• _EXERCISE BRIEF_:
Transcribe the stretch of entries below from the line with "bpy.context.scene.collection.objects.link(empty)" through the line with "for node in", exactly and with both ends included; leave out all other lines.
-=-=-
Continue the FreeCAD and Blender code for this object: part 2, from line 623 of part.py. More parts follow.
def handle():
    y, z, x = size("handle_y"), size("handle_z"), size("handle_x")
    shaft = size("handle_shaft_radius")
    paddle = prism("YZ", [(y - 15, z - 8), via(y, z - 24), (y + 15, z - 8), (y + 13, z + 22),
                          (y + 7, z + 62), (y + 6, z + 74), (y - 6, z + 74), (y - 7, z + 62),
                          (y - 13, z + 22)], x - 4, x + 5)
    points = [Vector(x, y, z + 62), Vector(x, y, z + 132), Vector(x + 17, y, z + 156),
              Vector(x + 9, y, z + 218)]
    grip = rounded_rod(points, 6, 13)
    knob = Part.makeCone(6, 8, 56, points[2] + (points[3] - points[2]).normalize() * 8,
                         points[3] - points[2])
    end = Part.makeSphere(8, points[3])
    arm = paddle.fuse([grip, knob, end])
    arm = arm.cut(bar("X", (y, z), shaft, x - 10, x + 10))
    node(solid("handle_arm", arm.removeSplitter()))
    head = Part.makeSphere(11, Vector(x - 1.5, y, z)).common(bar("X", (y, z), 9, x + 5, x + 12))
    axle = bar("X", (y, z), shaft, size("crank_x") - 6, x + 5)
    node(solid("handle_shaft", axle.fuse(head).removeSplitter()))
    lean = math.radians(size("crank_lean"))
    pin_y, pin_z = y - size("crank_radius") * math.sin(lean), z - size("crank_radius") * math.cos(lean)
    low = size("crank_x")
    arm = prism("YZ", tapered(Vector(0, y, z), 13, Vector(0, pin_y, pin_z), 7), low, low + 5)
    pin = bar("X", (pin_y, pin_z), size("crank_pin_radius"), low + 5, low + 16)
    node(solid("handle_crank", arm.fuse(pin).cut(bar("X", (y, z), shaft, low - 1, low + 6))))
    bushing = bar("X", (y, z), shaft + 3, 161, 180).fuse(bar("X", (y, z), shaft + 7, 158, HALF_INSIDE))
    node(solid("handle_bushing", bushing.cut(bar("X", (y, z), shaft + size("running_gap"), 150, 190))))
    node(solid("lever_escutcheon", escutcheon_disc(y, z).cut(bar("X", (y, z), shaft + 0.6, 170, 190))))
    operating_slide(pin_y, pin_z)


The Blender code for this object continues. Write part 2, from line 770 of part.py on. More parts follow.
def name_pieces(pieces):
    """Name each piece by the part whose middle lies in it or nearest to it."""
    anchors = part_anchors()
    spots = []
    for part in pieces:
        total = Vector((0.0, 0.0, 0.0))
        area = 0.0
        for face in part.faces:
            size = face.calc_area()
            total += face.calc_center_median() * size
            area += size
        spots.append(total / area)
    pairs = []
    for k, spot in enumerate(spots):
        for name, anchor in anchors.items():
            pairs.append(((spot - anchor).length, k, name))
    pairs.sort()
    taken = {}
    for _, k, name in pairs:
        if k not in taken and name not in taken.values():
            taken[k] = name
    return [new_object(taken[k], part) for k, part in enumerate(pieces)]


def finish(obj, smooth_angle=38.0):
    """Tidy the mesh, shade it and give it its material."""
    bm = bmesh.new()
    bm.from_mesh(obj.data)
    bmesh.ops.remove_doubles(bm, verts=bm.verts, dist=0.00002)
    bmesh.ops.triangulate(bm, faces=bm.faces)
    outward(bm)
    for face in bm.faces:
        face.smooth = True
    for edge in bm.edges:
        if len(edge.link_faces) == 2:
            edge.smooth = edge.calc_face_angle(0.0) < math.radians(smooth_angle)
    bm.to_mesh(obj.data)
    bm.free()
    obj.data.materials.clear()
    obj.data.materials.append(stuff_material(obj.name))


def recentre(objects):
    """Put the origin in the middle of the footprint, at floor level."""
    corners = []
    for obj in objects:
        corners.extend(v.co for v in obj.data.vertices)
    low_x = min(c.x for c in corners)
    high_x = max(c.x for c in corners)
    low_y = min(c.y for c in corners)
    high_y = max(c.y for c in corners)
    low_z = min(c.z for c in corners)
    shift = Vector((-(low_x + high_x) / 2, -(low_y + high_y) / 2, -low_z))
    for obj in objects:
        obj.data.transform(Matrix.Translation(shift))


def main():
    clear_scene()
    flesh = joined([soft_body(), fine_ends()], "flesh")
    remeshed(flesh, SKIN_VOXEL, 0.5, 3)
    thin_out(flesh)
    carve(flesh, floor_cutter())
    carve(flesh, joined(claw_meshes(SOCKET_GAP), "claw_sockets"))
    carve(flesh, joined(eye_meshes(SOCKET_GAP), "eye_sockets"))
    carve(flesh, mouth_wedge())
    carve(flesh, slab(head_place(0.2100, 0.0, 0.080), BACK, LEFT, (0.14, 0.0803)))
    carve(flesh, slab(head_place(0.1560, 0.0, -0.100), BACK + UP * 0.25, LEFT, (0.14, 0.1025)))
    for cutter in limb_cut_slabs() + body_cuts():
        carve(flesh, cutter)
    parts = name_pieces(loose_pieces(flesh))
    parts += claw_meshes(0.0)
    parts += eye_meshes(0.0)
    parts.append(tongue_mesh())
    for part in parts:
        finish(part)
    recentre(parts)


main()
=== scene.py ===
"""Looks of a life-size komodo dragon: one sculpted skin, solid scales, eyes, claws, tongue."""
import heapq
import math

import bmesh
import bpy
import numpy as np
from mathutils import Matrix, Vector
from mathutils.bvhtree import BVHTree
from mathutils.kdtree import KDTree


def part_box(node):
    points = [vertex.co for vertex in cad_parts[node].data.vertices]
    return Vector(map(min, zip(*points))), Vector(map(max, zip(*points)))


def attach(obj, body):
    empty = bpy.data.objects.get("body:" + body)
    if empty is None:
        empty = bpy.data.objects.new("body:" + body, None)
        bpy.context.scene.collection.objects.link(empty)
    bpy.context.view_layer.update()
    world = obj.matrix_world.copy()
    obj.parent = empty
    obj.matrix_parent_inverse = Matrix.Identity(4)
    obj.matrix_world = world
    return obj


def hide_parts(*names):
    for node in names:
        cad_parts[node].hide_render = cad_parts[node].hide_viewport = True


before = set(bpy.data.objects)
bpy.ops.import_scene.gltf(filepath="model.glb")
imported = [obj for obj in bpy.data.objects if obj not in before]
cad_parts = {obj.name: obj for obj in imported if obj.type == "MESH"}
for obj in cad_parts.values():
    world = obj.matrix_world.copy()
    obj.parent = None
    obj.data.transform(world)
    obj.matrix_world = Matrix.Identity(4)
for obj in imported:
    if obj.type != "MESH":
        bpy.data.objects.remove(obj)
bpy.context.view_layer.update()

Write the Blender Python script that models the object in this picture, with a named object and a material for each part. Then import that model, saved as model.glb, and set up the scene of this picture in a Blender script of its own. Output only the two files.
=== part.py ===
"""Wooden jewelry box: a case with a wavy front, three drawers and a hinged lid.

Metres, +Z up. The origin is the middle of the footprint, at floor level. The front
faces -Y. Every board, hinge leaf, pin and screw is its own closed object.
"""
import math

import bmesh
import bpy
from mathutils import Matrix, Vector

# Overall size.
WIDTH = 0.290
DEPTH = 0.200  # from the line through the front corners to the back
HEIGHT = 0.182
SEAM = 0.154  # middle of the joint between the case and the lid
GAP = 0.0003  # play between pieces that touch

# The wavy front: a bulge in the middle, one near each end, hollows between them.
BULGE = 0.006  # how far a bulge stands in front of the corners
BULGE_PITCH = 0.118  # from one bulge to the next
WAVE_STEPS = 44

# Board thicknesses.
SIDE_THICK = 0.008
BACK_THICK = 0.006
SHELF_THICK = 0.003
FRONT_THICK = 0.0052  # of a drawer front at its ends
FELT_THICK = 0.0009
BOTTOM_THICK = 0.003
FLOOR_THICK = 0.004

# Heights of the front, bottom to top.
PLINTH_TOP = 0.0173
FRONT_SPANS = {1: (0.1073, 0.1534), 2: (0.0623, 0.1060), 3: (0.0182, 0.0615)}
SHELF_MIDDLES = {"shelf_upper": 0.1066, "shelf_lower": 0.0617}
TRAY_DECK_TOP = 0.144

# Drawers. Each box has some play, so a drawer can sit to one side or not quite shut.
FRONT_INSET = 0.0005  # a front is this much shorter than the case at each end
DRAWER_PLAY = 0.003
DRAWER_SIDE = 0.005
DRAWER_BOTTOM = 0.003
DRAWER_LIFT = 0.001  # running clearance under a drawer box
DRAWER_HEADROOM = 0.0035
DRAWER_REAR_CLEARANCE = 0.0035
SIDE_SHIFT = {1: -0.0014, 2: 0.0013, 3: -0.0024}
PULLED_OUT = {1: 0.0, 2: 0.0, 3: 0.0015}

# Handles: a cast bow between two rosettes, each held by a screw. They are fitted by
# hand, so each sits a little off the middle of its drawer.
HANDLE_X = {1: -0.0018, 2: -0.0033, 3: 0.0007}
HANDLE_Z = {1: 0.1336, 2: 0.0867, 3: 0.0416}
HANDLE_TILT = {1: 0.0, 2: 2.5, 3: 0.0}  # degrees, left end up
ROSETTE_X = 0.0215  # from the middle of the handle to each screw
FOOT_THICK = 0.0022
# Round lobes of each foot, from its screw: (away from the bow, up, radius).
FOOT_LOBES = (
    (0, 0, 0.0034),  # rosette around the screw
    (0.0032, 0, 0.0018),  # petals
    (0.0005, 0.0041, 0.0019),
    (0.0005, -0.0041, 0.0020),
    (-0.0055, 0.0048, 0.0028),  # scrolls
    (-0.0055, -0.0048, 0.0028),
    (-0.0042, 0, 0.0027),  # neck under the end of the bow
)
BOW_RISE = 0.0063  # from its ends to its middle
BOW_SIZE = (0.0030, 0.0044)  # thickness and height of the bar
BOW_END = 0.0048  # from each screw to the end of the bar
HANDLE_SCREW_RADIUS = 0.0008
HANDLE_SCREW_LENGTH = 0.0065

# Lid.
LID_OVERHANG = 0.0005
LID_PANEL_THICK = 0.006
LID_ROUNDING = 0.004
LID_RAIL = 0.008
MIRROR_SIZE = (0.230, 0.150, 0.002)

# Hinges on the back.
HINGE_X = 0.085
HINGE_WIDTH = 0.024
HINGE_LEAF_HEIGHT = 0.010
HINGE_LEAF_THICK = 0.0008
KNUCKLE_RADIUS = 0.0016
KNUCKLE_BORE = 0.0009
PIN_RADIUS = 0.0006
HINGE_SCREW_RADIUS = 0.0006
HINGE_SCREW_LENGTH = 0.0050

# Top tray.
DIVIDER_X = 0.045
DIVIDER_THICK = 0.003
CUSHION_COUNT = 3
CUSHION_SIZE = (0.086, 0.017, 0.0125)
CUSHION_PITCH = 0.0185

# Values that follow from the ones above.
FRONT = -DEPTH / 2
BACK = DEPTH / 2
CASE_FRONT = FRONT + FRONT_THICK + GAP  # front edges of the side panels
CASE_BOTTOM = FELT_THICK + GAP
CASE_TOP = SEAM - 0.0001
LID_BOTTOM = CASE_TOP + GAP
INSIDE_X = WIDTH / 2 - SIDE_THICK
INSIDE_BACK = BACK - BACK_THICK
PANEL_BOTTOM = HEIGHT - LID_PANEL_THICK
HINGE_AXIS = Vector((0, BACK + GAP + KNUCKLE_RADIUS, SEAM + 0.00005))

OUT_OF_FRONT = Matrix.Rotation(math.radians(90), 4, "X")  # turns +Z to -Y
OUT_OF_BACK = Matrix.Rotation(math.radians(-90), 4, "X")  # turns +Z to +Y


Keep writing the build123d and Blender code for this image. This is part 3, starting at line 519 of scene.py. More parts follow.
-=-=-
• _TASK RESPONSE_:
        bpy.context.scene.collection.objects.link(empty)
    bpy.context.view_layer.update()
    world = obj.matrix_world.copy()
    obj.parent = empty
    obj.matrix_parent_inverse = Matrix.Identity(4)
    obj.matrix_world = world
    return obj


def hide_parts(*names):
    for node in names:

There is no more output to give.